In his post about undergraduate colleges in the U.S, Seth Godin discusses the marketing hype surrounding the admissions process. Given the fact that today’s parents and their school-aged kids obsess for decades about the decision of where to go to college and if they’ll be able to get into the school of their dreams, it might surprise you to learn that according to The Chosen, an exhaustive study of college admissions, there's no measurable difference between the outcomes of education with the most exclusive schools and the next few tiers. Graduates don't end up happier. They don't end up with better paying jobs. They don't end up richer or even healthier.
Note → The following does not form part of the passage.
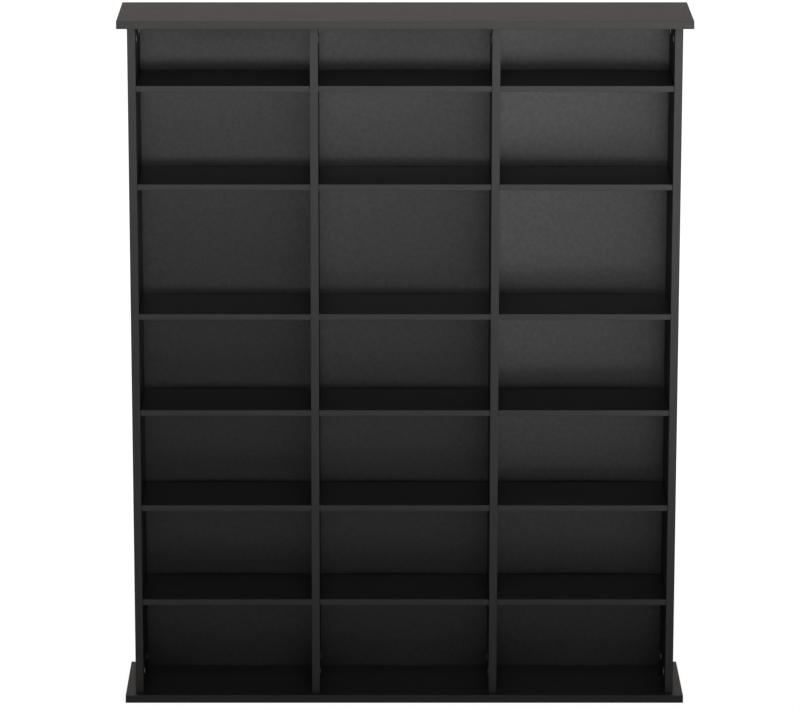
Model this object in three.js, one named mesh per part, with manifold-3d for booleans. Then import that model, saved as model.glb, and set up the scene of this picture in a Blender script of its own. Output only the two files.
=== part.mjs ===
// A wide cd and dvd storage tower. Three columns of shelves stand between two side panels
// and two dividers. A top board and a base board stand proud of the carcass, thin backs sit
// in grooves, and cam fittings pull the boards together.
// Millimetres, +Z up, the front faces -Y, and the origin is on the floor under the middle.

import * as THREE from 'three';
import { mergeVertices } from 'three/addons/utils/BufferGeometryUtils.js';
import Module from 'manifold-3d';

// Overall size
const overallWidth = 1250;
const overallDepth = 241;
const overallHeight = 1550;

// Boards
const boardThickness = 17.5;
const shelfThickness = 13;
const backThickness = 3;

// How far the top and base boards stand past the carcass at each side and in front
const sideOverhang = 22;
const frontOverhang = 22;

// Shelf bays: the depth is from the front edge of an upright to the face of the back
const bayDepth = 192;
const shelfSetback = 2;
const shelfEndPlay = 0.8;
const shelfRearPlay = 2;
const fixedShelfRearPlay = 0.3;

// Backs, and the grooves that hold them
const dividerWeb = 5.5;
const backFacePlay = 0.3;
const backEdgePlay = 0.5;

// Pin holes, in a front and a rear line on every face that looks into a column. An inset is
// from the front edge of an upright, and a margin is from the face of the back.
const pinHoleDiameter = 5;
const pinHoleDepth = 10;
const pinHoleSides = 8;
const pinRowCount = 18;
const lowestPinHeight = 128.7;
const highestPinDrop = 145.3;
const frontPinInset = 37;
const rearPinMargin = 32;
const shelfSeatPlay = 0.3;

// The rows of shelves, from the top, with how many pin rows lie below the one at the shelf
const pinRowCountBelow = { row_1: 17, row_2: 14, row_3: 10, row_4: 7, row_5: 4, row_6: 1 };
const fixedRow = 'row_3';

// Cam fittings: a disc in a pocket, and the bolt that it draws in
const fitPlay = 0.3;
const camRecess = 0.3;
const camSides = 16;
const camFrontInset = 50;
const camRearMargin = 37;
const camDiameter = 15;
const camSetback = 34;
const camPocketFloor = 4;
const shelfCamDiameter = 12;
const shelfCamSetback = 24;
const shelfCamPocketFloor = 2.5;
const crossWidth = 1.6;
const crossDepth = 1.6;
const crossLengthShare = 0.6;
const boltSides = 8;
const boltShankDiameter = 6;
const boltThreadDiameter = 7;
const boltGrip = 11;
const boltEndGap = 1.5;

// How far a cutting solid runs past the face that it cuts
const overrun = 1;

// Finishes
const laminateLook = { color: 0x2a2725, roughness: 0.5, metalness: 0 };
const backLook = { color: 0x2e2b29, roughness: 0.6, metalness: 0 };
const zincLook = { color: 0xb8babd, roughness: 0.35, metalness: 1 };

// Sizes and places that follow
const columnNames = ['left', 'centre', 'right'];
const uprightNames = ['left_side_panel', 'left_divider', 'right_divider', 'right_side_panel'];
const interiorHeight = overallHeight - 2 * boardThickness;
const carcassWidth = overallWidth - 2 * sideOverhang;
const uprightDepth = overallDepth - frontOverhang;
const cellWidth = (carcassWidth - uprightNames.length * boardThickness) / columnNames.length;
const uprightSpacing = cellWidth + boardThickness;
const uprightFront = frontOverhang - overallDepth / 2;
const grooveDepth = (boardThickness - dividerWeb) / 2;
const grooveWidth = backThickness + 2 * backFacePlay;
const pinPitch = (interiorHeight - lowestPinHeight - highestPinDrop) / (pinRowCount - 1);
const pinInsets = [frontPinInset, bayDepth - rearPinMargin];
const camInsets = { front: camFrontInset, rear: bayDepth - camRearMargin };
const shelfBoltGrip = (boardThickness - boltEndGap) / 2;

// The middle of an upright, counted from the left
function uprightX(index) {
  return (index - (uprightNames.length - 1) / 2) * uprightSpacing;
}

// The middle of a column, counted from the left
function columnX(index) {
  return (index - (columnNames.length - 1) / 2) * uprightSpacing;
}

// The height of a pin hole above the base board
function pinHeight(pinRow) {
  return lowestPinHeight + pinRow * pinPitch;
}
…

The whole thing, says Seth, is a sham that costs a quarter of a million dollars a person at the top end. There’s no question that a Harvard degree helps in a few fields and there's also no doubt that spending four years at Yale is a mind-changing experience. The question isn't, "are they wonderful?" The question is, "Are they worth it?"
I’ve often asked myself the same thing. I spent my sophomore and junior years of high school fixated on which private college to choose, and when I was accepted by Northwestern University, then ranked #13 among national universities, my father nearly bankrupted our family to send me there. NU was a great place to go to school, don’t get me wrong, but I’d be lying if I said I’d never considered the quality of the education I received there, and whether it was truly any better than what I would have gotten at a less prestigious private university or even a state school. I can’t really say that once I graduated, the NU mention on my resume opened any doors or greased the wheels PR-wise or professional writing-wise. The school’s networking machine is stellar, that’s true, but I don’t know that other colleges can’t provide similar opportunities.
If you’re a parent of a high school student, or a twenty or thirty-something mulling over the idea of getting an undergraduate or graduate degree, you at least owe it to yourself to stop and think before sweating blood over your private school application and then incurring tens of thousands in debt.